┌──

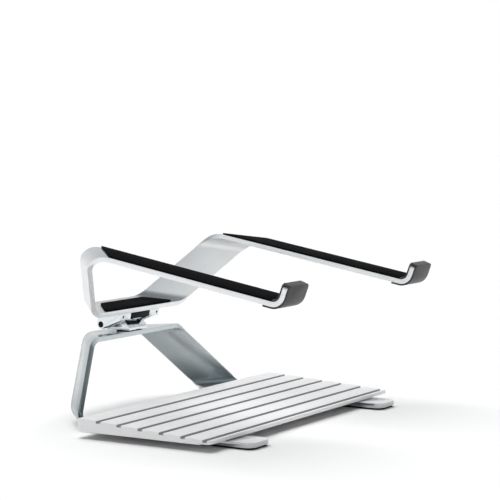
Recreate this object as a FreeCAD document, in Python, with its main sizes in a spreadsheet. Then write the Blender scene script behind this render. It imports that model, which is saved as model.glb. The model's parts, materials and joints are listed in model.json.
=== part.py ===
import FreeCAD, Part
import Sketcher
import math
import os
import re
from FreeCAD import Placement, Rotation, Vector

# A laptop stand made of two folded aluminium strips, one above the other,
# joined by a hinge that tilts and a spindle that swivels. The lower strip
# carries a slatted deck on its two feet. Millimetres; +Z is up, +X is the
# user's right, -Y faces the user, and the floor is z = 0.

SIZES = {
    # folded strips
    "strip_width": 40.5,
    "strip_gauge": 5.5,
    "fold_angle": 69.5,
    "half_span": 167.0,
    "bracket_rise": 79.0,
    "lower_bend": 9.0,
    "upper_bend": 12.0,
    # feet and floor pads
    "pad_gauge": 2.0,
    "pad_inset": 2.0,
    "foot_reach": 126.63,
    "foot_corner": 10.0,
    "lower_front": 130.37,
    # slatted deck
    "deck_width": 402.0,
    "deck_rear": 73.37,
    "deck_depth": 170.0,
    "deck_rear_height": 14.5,
    "deck_front_height": 4.8,
    "deck_edge_round": 4.5,
    "lip_reach": 12.0,
    "lip_lift": 1.0,
    "deck_corner": 5.0,
    "slat_first": 29.2,
    "slat_pitch": 26.9,
    "groove_width": 5.6,
    "groove_depth": 2.6,
    "deck_screw_inset": 20.0,
    "screw_od": 4.0,
    "screw_head": 8.0,
    "deck_screw_length": 8.5,
    "key_corner": 1.3,
    "key_depth": 1.6,
    # clearances: between mating faces, past a screw's tip, and past a cut face
    "fit_gap": 0.05,
    "tip_gap": 0.2,
    "cut_past": 1.0,
    # swivel
    "swivel_ahead": 13.0,
    "washer_od": 30.0,
    "washer_gauge": 1.2,
    "spindle_od": 10.0,
    "flange_od": 18.0,
    "flange_gauge": 2.4,
    "stud_od": 5.0,
    "stud_proud": 0.5,
    "nut_flats": 8.0,
    "nut_gauge": 3.0,
    "spring_od": 9.6,
    "spring_gauge": 0.7,
    "spring_cone": 0.3,
    "swivel_floor": 4.0,
    "well_gap": 0.7,
    # tilt hinge
    "tilt_rest": 10.2,
    "hinge_lift": 9.0,
    "hinge_back": 27.0,
    "base_setback": 0.5,
    "barrel_od": 11.0,
    "pin_od": 6.0,
    "bush_od": 8.4,
    "bush_apart": 1.0,
    "knuckle_half": 18.5,
    "thrust_gauge": 1.0,
    "hinge_half": 39.0,
    "cap_od": 7.0,
    "cap_depth": 3.0,
    "cap_dome": 0.8,
    "cap_bevel": 1.0,
    "nose_height": 2.8,
    "shoulder_back": 7.5,
    "shoulder_height": 3.5,
    "yoke_drop": 18.5,
    "yoke_nose": 7.5,
    "yoke_web": 4.0,
    "yoke_screw_wall": 1.0,
    "yoke_screw_span": 58.0,
    "yoke_screw_pitch": 14.0,
    "yoke_screw_length": 13.0,
    "grub_od": 3.0,
    "grub_length": 8.0,
    "grub_inset": 4.5,
    "grub_key_od": 1.5,
    "grub_key_depth": 2.4,
    "stop_depth": 4.4,
    # arms
    "arm_reach": 292.5,
    "arm_pad_gauge": 2.0,
    "hook_bend": 9.0,
    "hook_angle": 80.0,
    "hook_tip": 12.0,
    "hook_corner": 4.0,
    "sleeve_gauge": 2.0,
    "sleeve_tail": 10.0,
    "centre_pad_half": 70.5,
    "centre_pad_depth": 28.0,
    "centre_pad_inset": 1.0,
    "centre_pad_gauge": 2.0,
    "soft_corner": 3.0,
}
SLAT_GROOVES = 6
DECK_SCREWS_PER_FOOT = 3
YOKE_SCREWS_PER_SIDE = 2
NEAR = 0.01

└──

• **STATED GOAL**
Copy out each line in the listing that has the word "FreeCAD".

• **FULL SOLUTION**
Recreate this object as a FreeCAD document, in Python, with its main sizes in a spreadsheet. Then write the Blender scene script behind this render. It imports that model, which is saved as model.glb. The model's parts, materials and joints are listed in model.json.
import FreeCAD, Part
from FreeCAD import Placement, Rotation, Vector